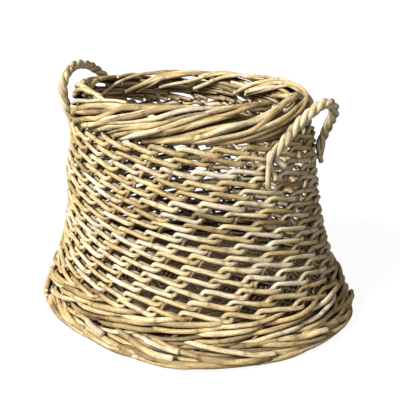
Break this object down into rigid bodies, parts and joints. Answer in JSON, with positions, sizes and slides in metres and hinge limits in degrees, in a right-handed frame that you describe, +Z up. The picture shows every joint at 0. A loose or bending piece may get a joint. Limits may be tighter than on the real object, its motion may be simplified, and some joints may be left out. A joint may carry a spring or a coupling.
{
  "type": "wicker log basket",
  "caption": "Oval bell-shaped basket of open twined wicker, with a rolled rim, a heavy border at the foot, a woven base and twisted rope handles at the ends of the oval.",
  "frame": {"origin": "middle of the underside, in the plane that the foot border rests on", "axes": "+Z up, +X along the long axis of the oval, towards the handle that leans outward; the other handle is at -X"},
  "size_m": [0.5694, 0.4668, 0.3942],
  "materials": {
    "weave": "satin peeled cane, straw coloured",
    "stakes": "satin peeled cane, a little browner",
    "foot": "satin peeled cane, straw coloured",
    "base": "matte peeled cane",
    "handles": "satin peeled cane, pale greyish straw"
  },
  "bodies": {
    "root": {"weaver_row_01": "weave", "weaver_row_02": "weave", "weaver_row_03": "weave", "weaver_row_04": "weave", "weaver_row_05": "weave", "weaver_row_06": "weave", "weaver_row_07": "weave", "weaver_row_08": "weave", "weaver_row_09": "weave", "weaver_row_10": "weave", "weaver_row_11": "weave", "weaver_row_12": "weave", "weaver_row_13": "weave", "weaver_row_14": "weave", "weaver_row_15": "weave", "weaver_row_16": "weave", "stake_01": "stakes", "stake_02": "stakes", "stake_03": "stakes", "stake_04": "stakes", "stake_05": "stakes", "stake_06": "stakes", "stake_07": "stakes", "stake_08": "stakes", "stake_09": "stakes", "stake_10": "stakes", "stake_11": "stakes", "stake_12": "stakes", "stake_13": "stakes", "stake_14": "stakes", "stake_15": "stakes", "stake_16": "stakes", "stake_17": "stakes", "stake_18": "stakes", "stake_19": "stakes", "stake_20": "stakes", "stake_21": "stakes", "stake_22": "stakes", "stake_23": "stakes", "stake_24": "stakes", "stake_25": "stakes", "foot_wale_1": "foot", "foot_wale_2": "foot", "foot_wale_3": "foot", "foot_wale_4": "foot", "foot_border": "foot", "base_mat": "base", "base_stick_long_1": "base", "base_stick_long_2": "base", "base_stick_long_3": "base", "base_stick_short_1": "base", "base_stick_short_2": "base", "base_stick_short_3": "base", "left_handle_strand_1": "handles", "left_handle_strand_2": "handles", "left_handle_strand_3": "handles", "right_handle_strand_1": "handles", "right_handle_strand_2": "handles", "right_handle_strand_3": "handles"}
  },
  "joints": []
}
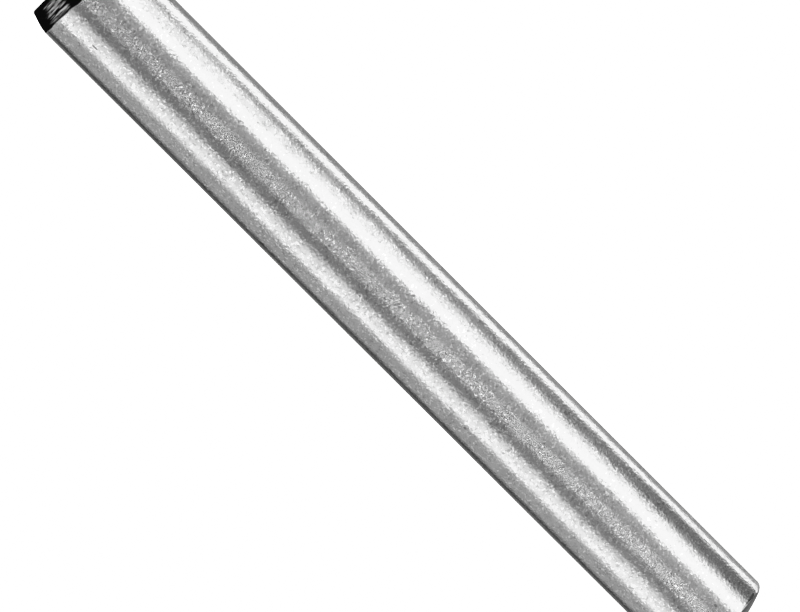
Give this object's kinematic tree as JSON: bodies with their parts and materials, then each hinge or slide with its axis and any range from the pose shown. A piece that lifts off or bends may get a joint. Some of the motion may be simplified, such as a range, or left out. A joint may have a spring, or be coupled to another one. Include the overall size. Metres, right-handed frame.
{
  "type": "locking pin",
  "caption": "Solid round locking pin in ground steel, with a lead-in cone on one end, a crown on the other and dark scale left on both ends.",
  "frame": {"origin": "centre of the flat face at the lead-in end, which the pin stands on", "axes": "+Z along the pin's axis, from the flat face to the crown; the pin is round, so X and Y are any two directions across it"},
  "size_m": [0.008, 0.008, 0.065],
  "materials": {
    "pin_steel": "finely ground shank, with the dark grey to black scale of hardening left on the lead-in cone, the flat face and the crown"
  },
  "bodies": {
    "root": {"locking_pin": "pin_steel"}
  },
  "joints": []
}
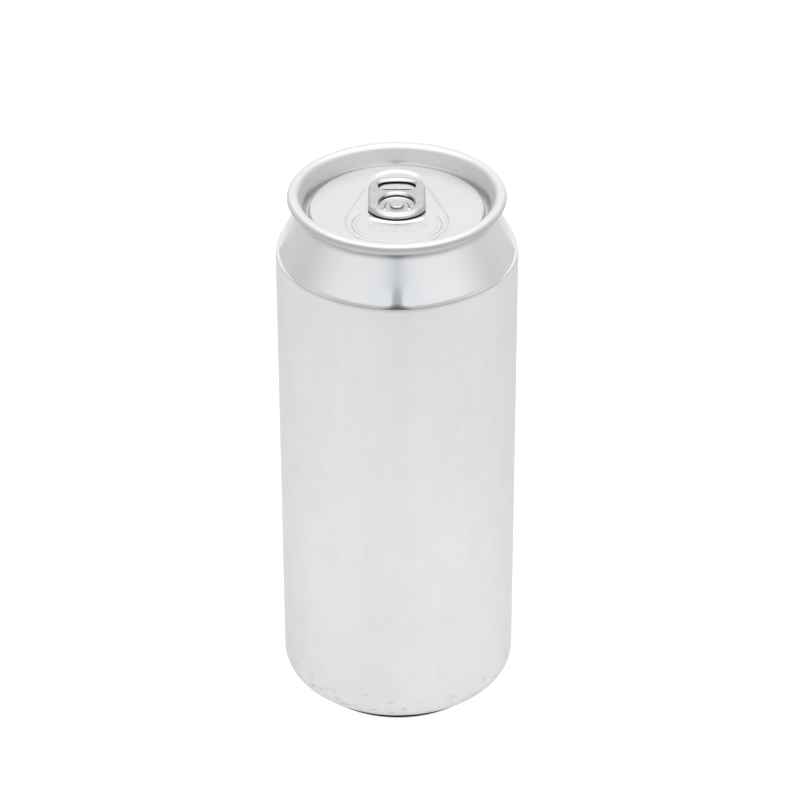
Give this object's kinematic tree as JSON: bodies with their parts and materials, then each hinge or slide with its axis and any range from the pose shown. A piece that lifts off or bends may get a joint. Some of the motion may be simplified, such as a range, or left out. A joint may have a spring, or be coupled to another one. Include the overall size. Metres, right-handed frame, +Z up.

**PROBLEM TO SOLVE**
Copy every record exactly, with nothing added or dropped.

**EXERCISE OUTPUT**
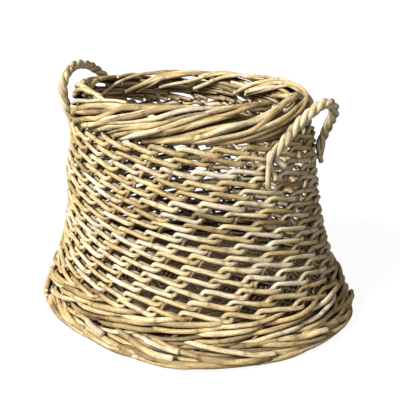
Break this object down into rigid bodies, parts and joints. Answer in JSON, with positions, sizes and slides in metres and hinge limits in degrees, in a right-handed frame that you describe, +Z up. The picture shows every joint at 0. A loose or bending piece may get a joint. Limits may be tighter than on the real object, its motion may be simplified, and some joints may be left out. A joint may carry a spring or a coupling.
{
  "type": "wicker log basket",
  "caption": "Oval bell-shaped basket of open twined wicker, with a rolled rim, a heavy border at the foot, a woven base and twisted rope handles at the ends of the oval.",
  "frame": {"origin": "middle of the underside, in the plane that the foot border rests on", "axes": "+Z up, +X along the long axis of the oval, towards the handle that leans outward; the other handle is at -X"},
  "size_m": [0.5694, 0.4668, 0.3942],
  "materials": {
    "weave": "satin peeled cane, straw coloured",
    "stakes": "satin peeled cane, a little browner",
    "foot": "satin peeled cane, straw coloured",
    "base": "matte peeled cane",
    "handles": "satin peeled cane, pale greyish straw"
  },
  "bodies": {
    "root": {"weaver_row_01": "weave", "weaver_row_02": "weave", "weaver_row_03": "weave", "weaver_row_04": "weave", "weaver_row_05": "weave", "weaver_row_06": "weave", "weaver_row_07": "weave", "weaver_row_08": "weave", "weaver_row_09": "weave", "weaver_row_10": "weave", "weaver_row_11": "weave", "weaver_row_12": "weave", "weaver_row_13": "weave", "weaver_row_14": "weave", "weaver_row_15": "weave", "weaver_row_16": "weave", "stake_01": "stakes", "stake_02": "stakes", "stake_03": "stakes", "stake_04": "stakes", "stake_05": "stakes", "stake_06": "stakes", "stake_07": "stakes", "stake_08": "stakes", "stake_09": "stakes", "stake_10": "stakes", "stake_11": "stakes", "stake_12": "stakes", "stake_13": "stakes", "stake_14": "stakes", "stake_15": "stakes", "stake_16": "stakes", "stake_17": "stakes", "stake_18": "stakes", "stake_19": "stakes", "stake_20": "stakes", "stake_21": "stakes", "stake_22": "stakes", "stake_23": "stakes", "stake_24": "stakes", "stake_25": "stakes", "foot_wale_1": "foot", "foot_wale_2": "foot", "foot_wale_3": "foot", "foot_wale_4": "foot", "foot_border": "foot", "base_mat": "base", "base_stick_long_1": "base", "base_stick_long_2": "base", "base_stick_long_3": "base", "base_stick_short_1": "base", "base_stick_short_2": "base", "base_stick_short_3": "base", "left_handle_strand_1": "handles", "left_handle_strand_2": "handles", "left_handle_strand_3": "handles", "right_handle_strand_1": "handles", "right_handle_strand_2": "handles", "right_handle_strand_3": "handles"}
  },
  "joints": []
}
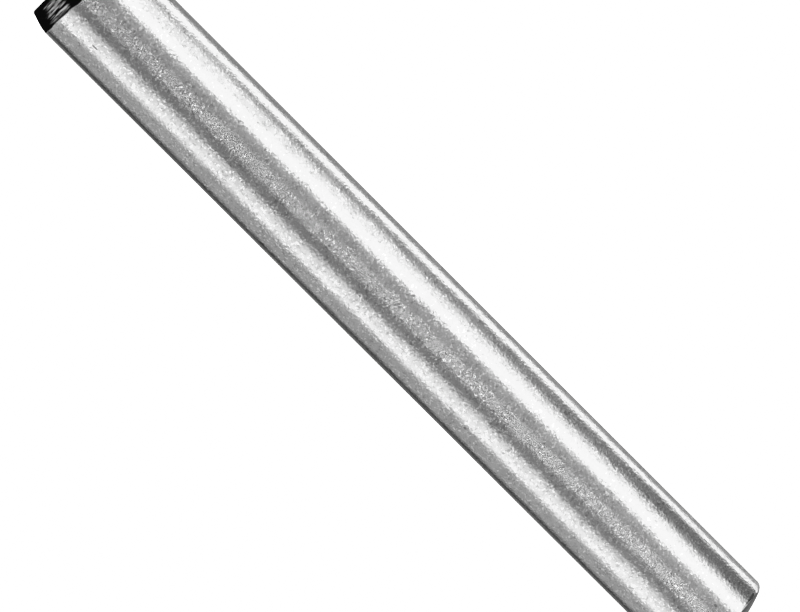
Give this object's kinematic tree as JSON: bodies with their parts and materials, then each hinge or slide with its axis and any range from the pose shown. A piece that lifts off or bends may get a joint. Some of the motion may be simplified, such as a range, or left out. A joint may have a spring, or be coupled to another one. Include the overall size. Metres, right-handed frame.
{
  "type": "locking pin",
  "caption": "Solid round locking pin in ground steel, with a lead-in cone on one end, a crown on the other and dark scale left on both ends.",
  "frame": {"origin": "centre of the flat face at the lead-in end, which the pin stands on", "axes": "+Z along the pin's axis, from the flat face to the crown; the pin is round, so X and Y are any two directions across it"},
  "size_m": [0.008, 0.008, 0.065],
  "materials": {
    "pin_steel": "finely ground shank, with the dark grey to black scale of hardening left on the lead-in cone, the flat face and the crown"
  },
  "bodies": {
    "root": {"locking_pin": "pin_steel"}
  },
  "joints": []
}
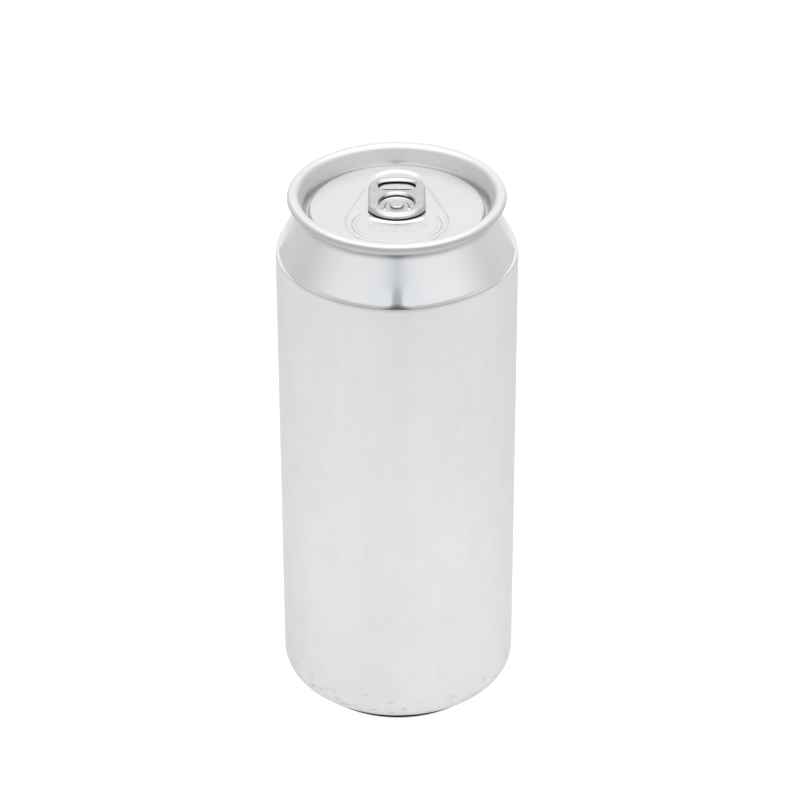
Give this object's kinematic tree as JSON: bodies with their parts and materials, then each hinge or slide with its axis and any range from the pose shown. A piece that lifts off or bends may get a joint. Some of the motion may be simplified, such as a range, or left out. A joint may have a spring, or be coupled to another one. Include the overall size. Metres, right-handed frame, +Z up.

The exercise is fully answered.